Es bien sabido que
la mansedumbre y la humildad dan descanso. La experiencia nos descubre que
cuando se es humilde y manso de corazón, la conciencia descansa y, en
consecuencia, todo tu ser queda sumergido en la paz y descanso.
Pero, otra cosa
muy distinta es se manso y humilde. Se dice pronto y fácil, pero no lo es tratar
de serlo. Pacificarnos y abajarnos nos cuesta mucho, hasta el extremo de ser
casi imposible lograrlo por nuestra cuenta y con nuestras propias fuerzas. Sin
lugar a duda, en la hora de nuestro bautismo, el Espíritu Santo, ha bajado a
nosotros precisamente para eso, para ayudarnos a lograr ser humildes y mansos.
La paradoja es que
en la medida que nos damos – a pesar del cansancio y fatiga – experimentamos descanso
y tranquilidad.
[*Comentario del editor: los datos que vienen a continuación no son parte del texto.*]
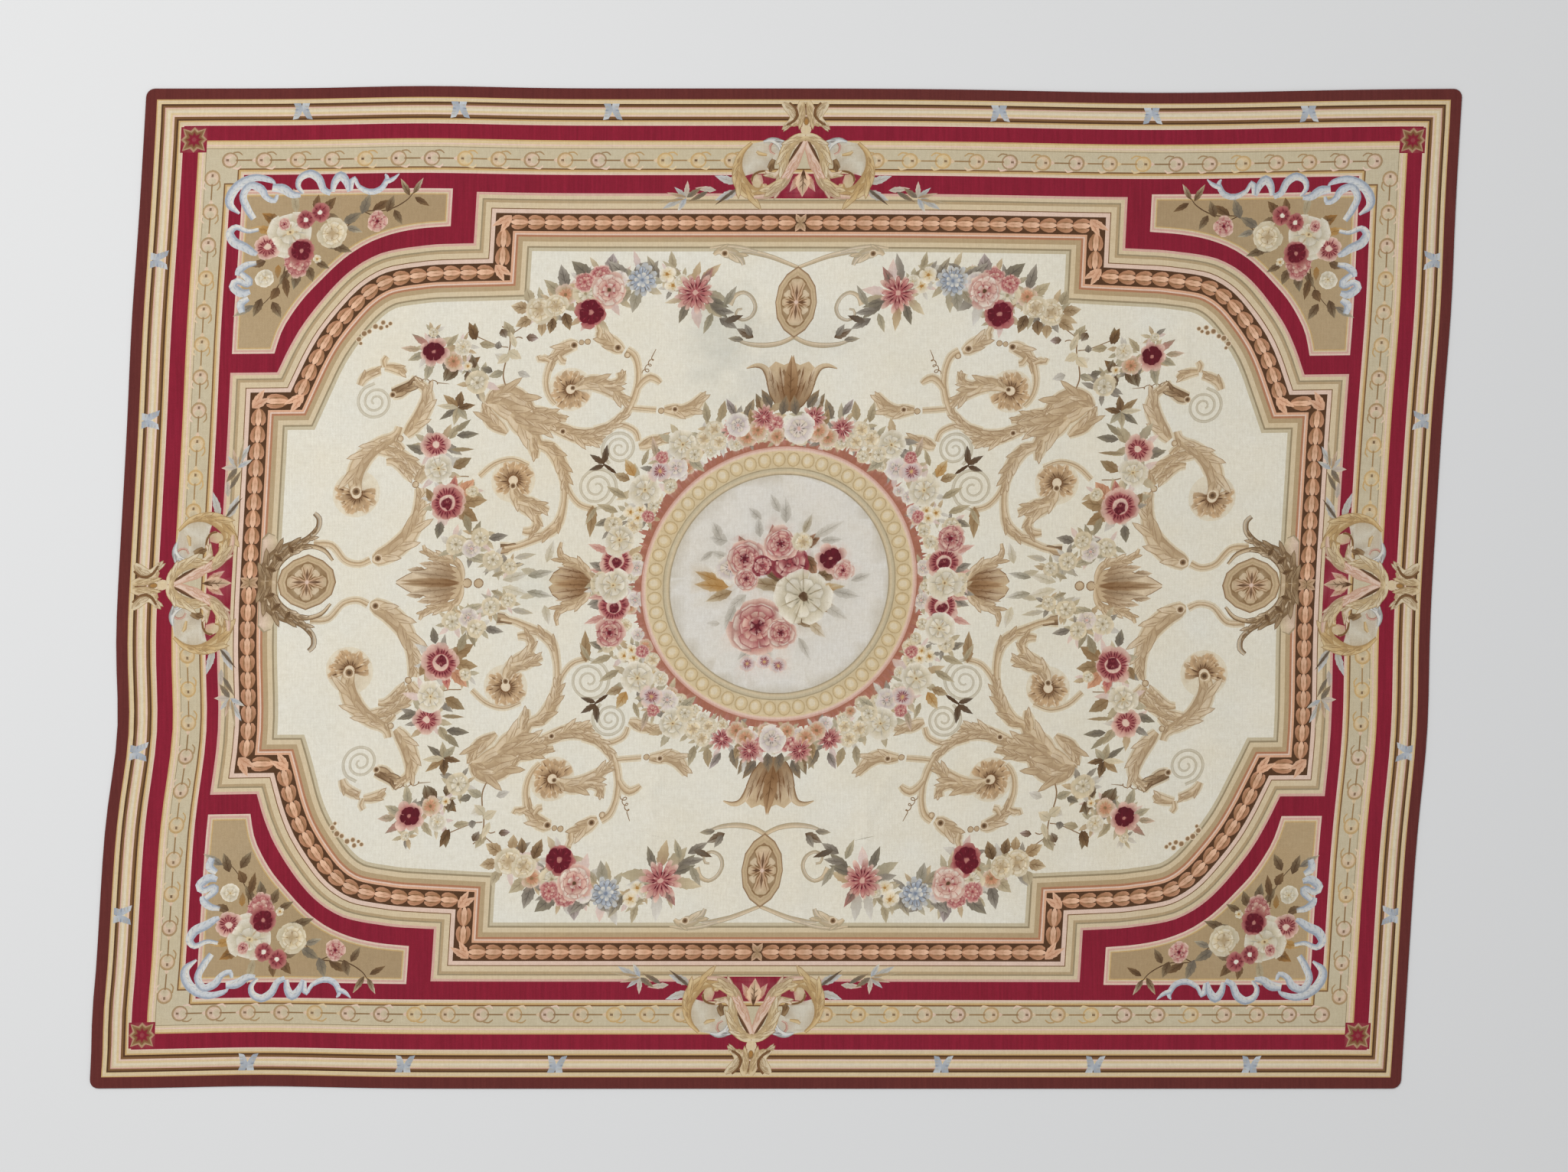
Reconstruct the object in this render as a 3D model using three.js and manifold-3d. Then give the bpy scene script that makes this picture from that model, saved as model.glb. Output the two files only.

Y, al contrario, cuando buscamos descanso y tranquilidad,
desentendiéndonos del sufrimiento del otro, experimentamos más desasosiego e
intranquilidad que descanso y paz.
Y es que la mansedumbre y humildad se esconden en el desapego y el amor por servir al necesitado. Y en esa misma medida vamos encontrando la verdadera paz y el verdadero descanso. Entonces descubrimos que eso fue lo que hizo nuestro Señor Jesús, dar y darse por amor a los demás. Es ahí donde encontramos el verdadero descanso y paz.